- _EXERCISE REQUIREMENTS_
Would you restate all the data that follows, word for word?

+++++

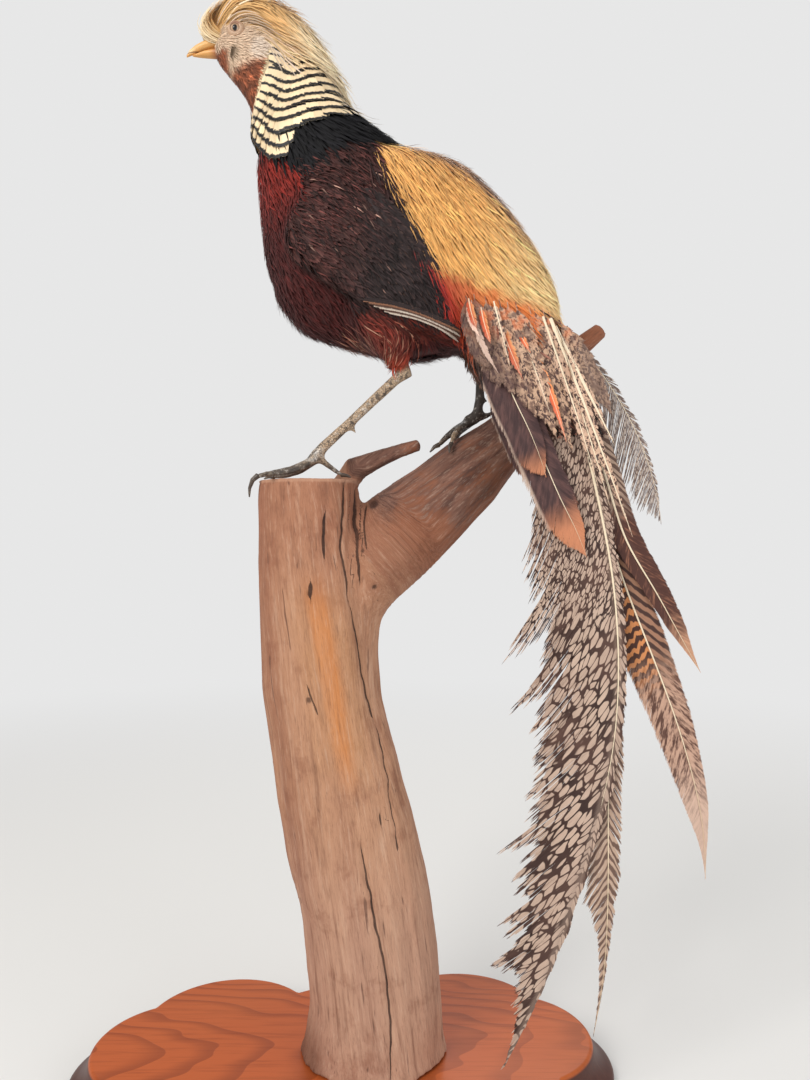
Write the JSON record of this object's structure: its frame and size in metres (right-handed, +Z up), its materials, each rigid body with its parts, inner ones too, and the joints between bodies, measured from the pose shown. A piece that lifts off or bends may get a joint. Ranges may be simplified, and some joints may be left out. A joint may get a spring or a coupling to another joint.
{
  "type": "taxidermy golden pheasant",
  "caption": "Life-size mounted golden pheasant cock standing on a forked driftwood log with a scalloped varnished plaque; a still model.",
  "frame": {"origin": "middle of the plaque's flat underside", "axes": "+Z up, -X towards the bill, -Y the bird's left side, which faces the picture's camera"},
  "size_m": [0.4715, 0.2304, 0.841],
  "materials": {
    "face_feathers": "pale buff facial feathers, rusty throat",
    "cape_feathers": "cream cape feathers with black bars",
    "crest_feathers": "silky golden crest",
    "bill_horn": "satin horn",
    "eye_glass": "glass eye, pale iris",
    "mantle_feathers": "glossy black",
    "breast_feathers": "deep red to maroon",
    "rump_feathers": "hair-like straw gold",
    "tail_coverts": "orange-red and mottled brown coverts",
    "wing_feathers": "dark maroon brown",
    "tail_brown": "dark brown with rufous tips",
    "tail_netted": "pale spots in a dark brown net",
    "tail_barred": "rufous with dark bars",
    "leg_scales": "dry scaly skin",
    "claw_horn": "satin horn",
    "driftwood": "bare weathered driftwood",
    "plaque_wood": "glossy varnish, dark moulded edge"
  },
  "bodies": {
    "root": {"head": "face_feathers", "neck_cape": "cape_feathers", "crest": "crest_feathers", "bill_upper": "bill_horn", "bill_lower": "bill_horn", "eye_left": "eye_glass", "eye_right": "eye_glass", "mantle": "mantle_feathers", "breast": "breast_feathers", "belly": "breast_feathers", "rump": "rump_feathers", "tail_root": "tail_coverts", "wing_left": "wing_feathers", "wing_right": "wing_feathers", "tail_lateral_left_outer": "tail_brown", "tail_lateral_left_inner": "tail_brown", "tail_central_left": "tail_netted", "tail_central_right": "tail_netted", "tail_splayed_short": "tail_brown", "tail_splayed_long": "tail_barred", "tail_curved_covert": "tail_netted", "tail_middle_right": "tail_netted", "tail_lateral_right_inner": "tail_brown", "tail_lateral_right_outer": "tail_brown", "thigh_left": "breast_feathers", "shank_left": "leg_scales", "foot_left": "leg_scales", "claw_left_middle": "claw_horn", "claw_left_inner": "claw_horn", "claw_left_outer": "claw_horn", "claw_left_hind": "claw_horn", "thigh_right": "breast_feathers", "shank_right": "leg_scales", "foot_right": "leg_scales", "claw_right_middle": "claw_horn", "claw_right_inner": "claw_horn", "claw_right_outer": "claw_horn", "claw_right_hind": "claw_horn", "perch_log": "driftwood", "plaque": "plaque_wood"}
  },
  "joints": []
}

+++++

- _WORKED SOLUTION_
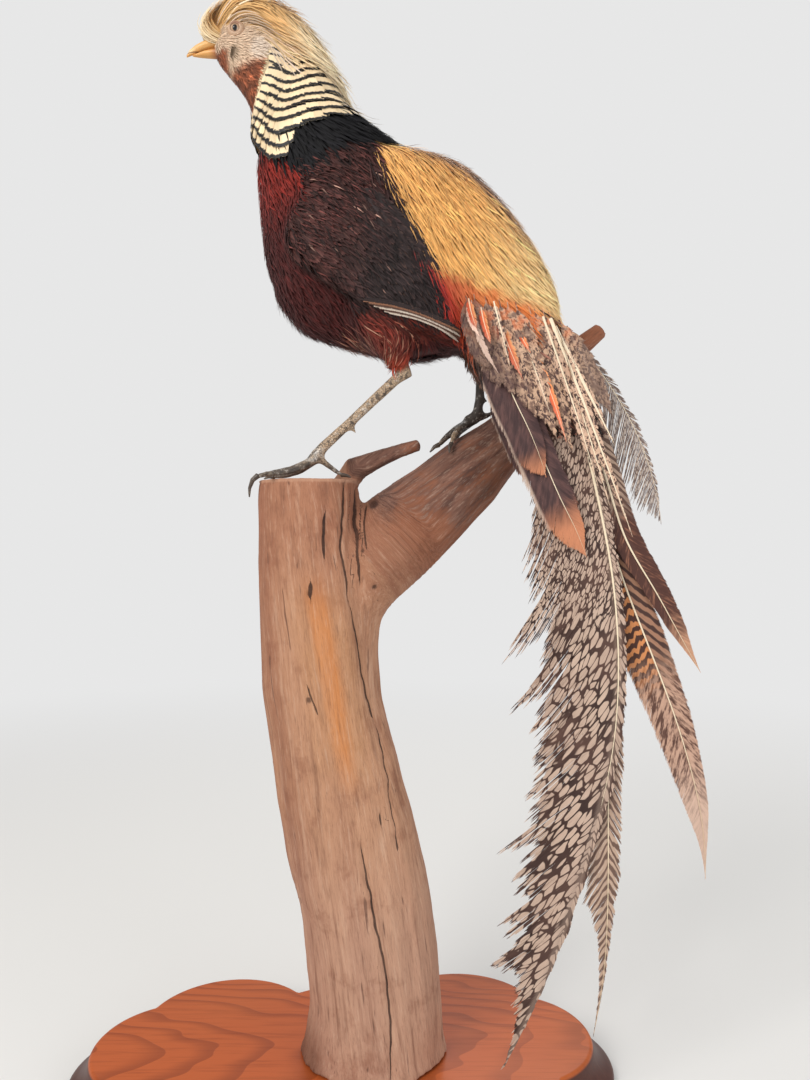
Write the JSON record of this object's structure: its frame and size in metres (right-handed, +Z up), its materials, each rigid body with its parts, inner ones too, and the joints between bodies, measured from the pose shown. A piece that lifts off or bends may get a joint. Ranges may be simplified, and some joints may be left out. A joint may get a spring or a coupling to another joint.
{
  "type": "taxidermy golden pheasant",
  "caption": "Life-size mounted golden pheasant cock standing on a forked driftwood log with a scalloped varnished plaque; a still model.",
  "frame": {"origin": "middle of the plaque's flat underside", "axes": "+Z up, -X towards the bill, -Y the bird's left side, which faces the picture's camera"},
  "size_m": [0.4715, 0.2304, 0.841],
  "materials": {
    "face_feathers": "pale buff facial feathers, rusty throat",
    "cape_feathers": "cream cape feathers with black bars",
    "crest_feathers": "silky golden crest",
    "bill_horn": "satin horn",
    "eye_glass": "glass eye, pale iris",
    "mantle_feathers": "glossy black",
    "breast_feathers": "deep red to maroon",
    "rump_feathers": "hair-like straw gold",
    "tail_coverts": "orange-red and mottled brown coverts",
    "wing_feathers": "dark maroon brown",
    "tail_brown": "dark brown with rufous tips",
    "tail_netted": "pale spots in a dark brown net",
    "tail_barred": "rufous with dark bars",
    "leg_scales": "dry scaly skin",
    "claw_horn": "satin horn",
    "driftwood": "bare weathered driftwood",
    "plaque_wood": "glossy varnish, dark moulded edge"
  },
  "bodies": {
    "root": {"head": "face_feathers", "neck_cape": "cape_feathers", "crest": "crest_feathers", "bill_upper": "bill_horn", "bill_lower": "bill_horn", "eye_left": "eye_glass", "eye_right": "eye_glass", "mantle": "mantle_feathers", "breast": "breast_feathers", "belly": "breast_feathers", "rump": "rump_feathers", "tail_root": "tail_coverts", "wing_left": "wing_feathers", "wing_right": "wing_feathers", "tail_lateral_left_outer": "tail_brown", "tail_lateral_left_inner": "tail_brown", "tail_central_left": "tail_netted", "tail_central_right": "tail_netted", "tail_splayed_short": "tail_brown", "tail_splayed_long": "tail_barred", "tail_curved_covert": "tail_netted", "tail_middle_right": "tail_netted", "tail_lateral_right_inner": "tail_brown", "tail_lateral_right_outer": "tail_brown", "thigh_left": "breast_feathers", "shank_left": "leg_scales", "foot_left": "leg_scales", "claw_left_middle": "claw_horn", "claw_left_inner": "claw_horn", "claw_left_outer": "claw_horn", "claw_left_hind": "claw_horn", "thigh_right": "breast_feathers", "shank_right": "leg_scales", "foot_right": "leg_scales", "claw_right_middle": "claw_horn", "claw_right_inner": "claw_horn", "claw_right_outer": "claw_horn", "claw_right_hind": "claw_horn", "perch_log": "driftwood", "plaque": "plaque_wood"}
  },
  "joints": []
}